> [Exercise goal] From the first line of the data below, repeat each line exactly until you reach the line with "Specular_IOR_Level=0.2)"; include that line too.

> [Stored data]
※

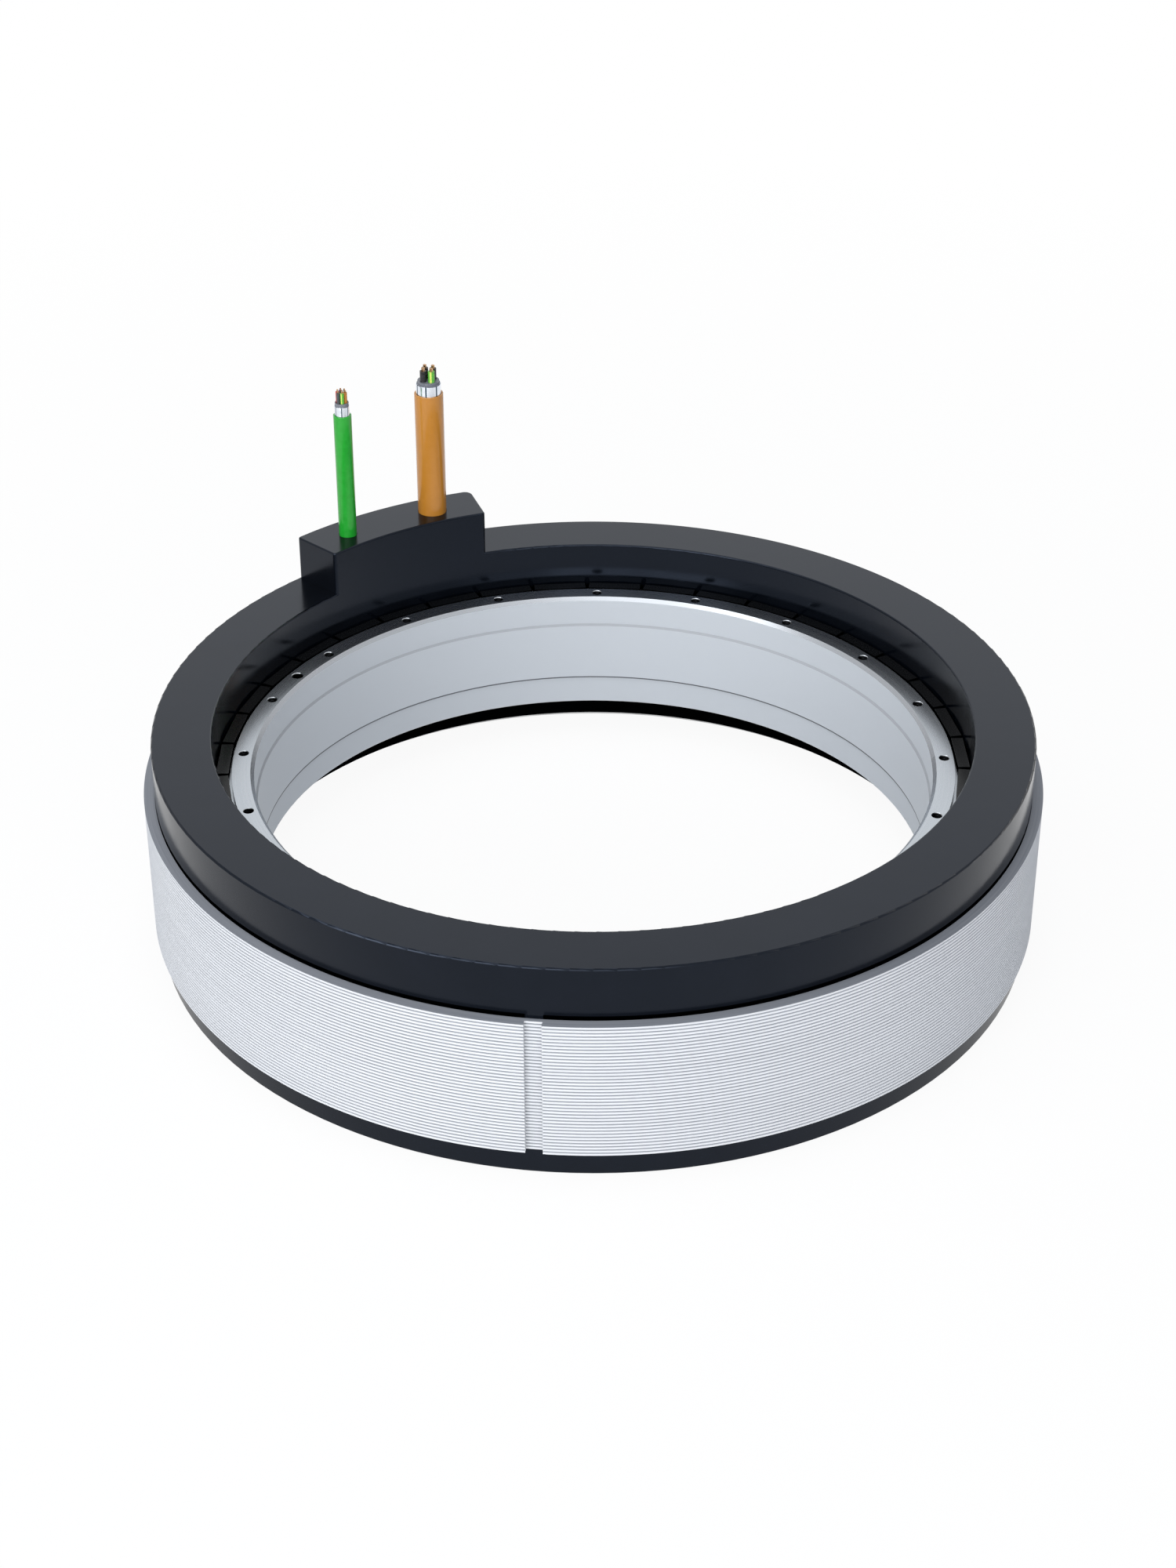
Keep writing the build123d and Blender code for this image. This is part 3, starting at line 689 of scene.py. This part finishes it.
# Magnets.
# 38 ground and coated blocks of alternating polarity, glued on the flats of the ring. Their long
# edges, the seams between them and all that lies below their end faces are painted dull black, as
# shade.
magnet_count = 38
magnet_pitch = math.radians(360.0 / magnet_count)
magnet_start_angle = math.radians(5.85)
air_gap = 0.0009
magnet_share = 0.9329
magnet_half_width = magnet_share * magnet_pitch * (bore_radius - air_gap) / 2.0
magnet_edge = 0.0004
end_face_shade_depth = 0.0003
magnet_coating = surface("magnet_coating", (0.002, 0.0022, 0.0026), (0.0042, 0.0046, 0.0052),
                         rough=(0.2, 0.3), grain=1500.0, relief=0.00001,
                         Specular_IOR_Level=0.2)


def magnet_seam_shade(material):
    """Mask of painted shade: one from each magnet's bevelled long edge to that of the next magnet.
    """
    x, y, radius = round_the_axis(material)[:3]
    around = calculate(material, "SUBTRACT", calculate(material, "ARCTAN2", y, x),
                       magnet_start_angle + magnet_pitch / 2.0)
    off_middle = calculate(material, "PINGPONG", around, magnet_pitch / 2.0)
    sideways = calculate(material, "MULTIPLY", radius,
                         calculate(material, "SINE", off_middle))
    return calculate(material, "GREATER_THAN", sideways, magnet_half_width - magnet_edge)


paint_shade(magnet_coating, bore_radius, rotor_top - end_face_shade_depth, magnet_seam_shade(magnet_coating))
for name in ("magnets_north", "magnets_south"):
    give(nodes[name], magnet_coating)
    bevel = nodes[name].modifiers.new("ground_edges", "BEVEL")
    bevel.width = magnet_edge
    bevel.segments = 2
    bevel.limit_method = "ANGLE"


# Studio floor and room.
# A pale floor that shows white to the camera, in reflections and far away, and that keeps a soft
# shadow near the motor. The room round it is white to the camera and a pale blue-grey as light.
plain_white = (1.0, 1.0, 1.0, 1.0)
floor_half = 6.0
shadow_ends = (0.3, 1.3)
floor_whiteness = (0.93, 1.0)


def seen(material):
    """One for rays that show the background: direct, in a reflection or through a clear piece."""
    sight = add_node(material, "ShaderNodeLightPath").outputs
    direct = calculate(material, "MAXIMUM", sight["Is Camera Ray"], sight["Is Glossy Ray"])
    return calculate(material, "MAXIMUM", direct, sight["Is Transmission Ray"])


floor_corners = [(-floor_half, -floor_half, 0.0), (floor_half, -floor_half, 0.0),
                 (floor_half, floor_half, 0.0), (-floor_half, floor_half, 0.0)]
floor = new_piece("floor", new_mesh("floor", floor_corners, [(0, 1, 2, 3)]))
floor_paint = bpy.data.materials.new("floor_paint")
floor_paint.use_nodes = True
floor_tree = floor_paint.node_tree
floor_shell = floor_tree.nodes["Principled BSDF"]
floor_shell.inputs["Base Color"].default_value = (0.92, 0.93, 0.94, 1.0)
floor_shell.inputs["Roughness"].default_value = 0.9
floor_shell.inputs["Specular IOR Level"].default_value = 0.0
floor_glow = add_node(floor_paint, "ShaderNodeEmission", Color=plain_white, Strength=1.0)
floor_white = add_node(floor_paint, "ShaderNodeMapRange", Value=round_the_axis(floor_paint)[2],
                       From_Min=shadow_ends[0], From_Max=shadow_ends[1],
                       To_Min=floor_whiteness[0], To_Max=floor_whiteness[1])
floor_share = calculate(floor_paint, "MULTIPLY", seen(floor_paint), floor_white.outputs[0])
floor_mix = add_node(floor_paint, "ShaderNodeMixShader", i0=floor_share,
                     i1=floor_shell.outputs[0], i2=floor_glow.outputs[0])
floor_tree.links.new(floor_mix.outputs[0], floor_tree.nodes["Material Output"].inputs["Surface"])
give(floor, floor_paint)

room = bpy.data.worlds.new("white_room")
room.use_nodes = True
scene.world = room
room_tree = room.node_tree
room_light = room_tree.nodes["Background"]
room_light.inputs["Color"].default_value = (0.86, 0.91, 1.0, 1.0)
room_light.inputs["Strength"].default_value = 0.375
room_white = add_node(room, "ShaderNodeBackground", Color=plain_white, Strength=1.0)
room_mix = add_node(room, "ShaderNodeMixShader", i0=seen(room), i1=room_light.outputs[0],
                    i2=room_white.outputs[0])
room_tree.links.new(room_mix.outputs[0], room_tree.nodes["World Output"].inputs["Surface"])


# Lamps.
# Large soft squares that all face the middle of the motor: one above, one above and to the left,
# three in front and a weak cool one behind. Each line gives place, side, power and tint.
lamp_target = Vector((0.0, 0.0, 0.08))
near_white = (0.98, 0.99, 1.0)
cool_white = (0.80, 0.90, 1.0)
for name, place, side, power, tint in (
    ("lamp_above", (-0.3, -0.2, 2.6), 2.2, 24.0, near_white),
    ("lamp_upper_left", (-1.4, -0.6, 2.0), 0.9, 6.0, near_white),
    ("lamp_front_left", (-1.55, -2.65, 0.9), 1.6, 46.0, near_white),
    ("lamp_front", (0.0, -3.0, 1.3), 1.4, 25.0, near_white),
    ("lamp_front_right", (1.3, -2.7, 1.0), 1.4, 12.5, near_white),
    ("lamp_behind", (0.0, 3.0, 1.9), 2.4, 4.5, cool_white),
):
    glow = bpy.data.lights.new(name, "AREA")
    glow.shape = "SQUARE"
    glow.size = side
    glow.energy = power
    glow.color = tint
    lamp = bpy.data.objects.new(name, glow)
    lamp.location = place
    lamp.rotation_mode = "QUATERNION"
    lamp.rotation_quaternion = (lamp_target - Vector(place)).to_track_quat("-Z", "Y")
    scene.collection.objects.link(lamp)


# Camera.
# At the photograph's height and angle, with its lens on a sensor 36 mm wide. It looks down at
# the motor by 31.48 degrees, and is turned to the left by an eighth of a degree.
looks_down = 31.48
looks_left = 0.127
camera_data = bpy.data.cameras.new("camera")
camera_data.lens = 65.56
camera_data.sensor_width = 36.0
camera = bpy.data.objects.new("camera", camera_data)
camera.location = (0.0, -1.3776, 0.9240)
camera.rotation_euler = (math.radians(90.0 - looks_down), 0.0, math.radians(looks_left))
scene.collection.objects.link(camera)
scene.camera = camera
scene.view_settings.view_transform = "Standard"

※

> [Task response]
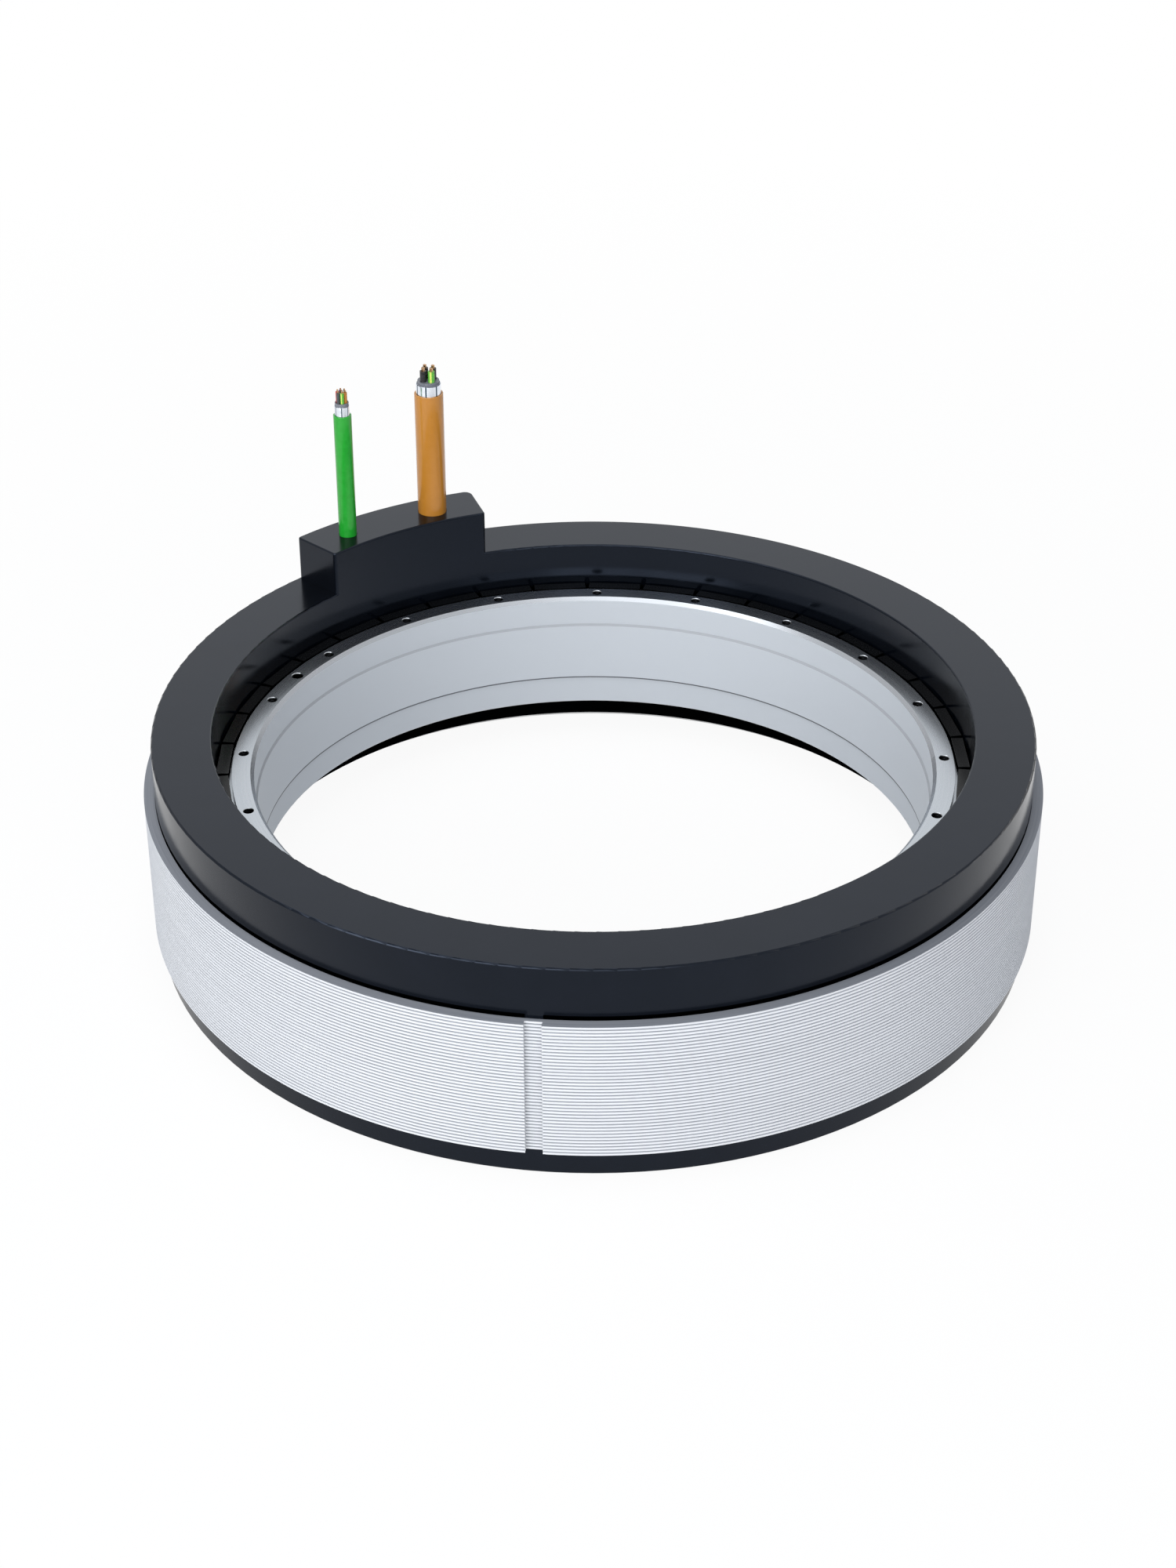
Keep writing the build123d and Blender code for this image. This is part 3, starting at line 689 of scene.py. This part finishes it.
# Magnets.
# 38 ground and coated blocks of alternating polarity, glued on the flats of the ring. Their long
# edges, the seams between them and all that lies below their end faces are painted dull black, as
# shade.
magnet_count = 38
magnet_pitch = math.radians(360.0 / magnet_count)
magnet_start_angle = math.radians(5.85)
air_gap = 0.0009
magnet_share = 0.9329
magnet_half_width = magnet_share * magnet_pitch * (bore_radius - air_gap) / 2.0
magnet_edge = 0.0004
end_face_shade_depth = 0.0003
magnet_coating = surface("magnet_coating", (0.002, 0.0022, 0.0026), (0.0042, 0.0046, 0.0052),
                         rough=(0.2, 0.3), grain=1500.0, relief=0.00001,
                         Specular_IOR_Level=0.2)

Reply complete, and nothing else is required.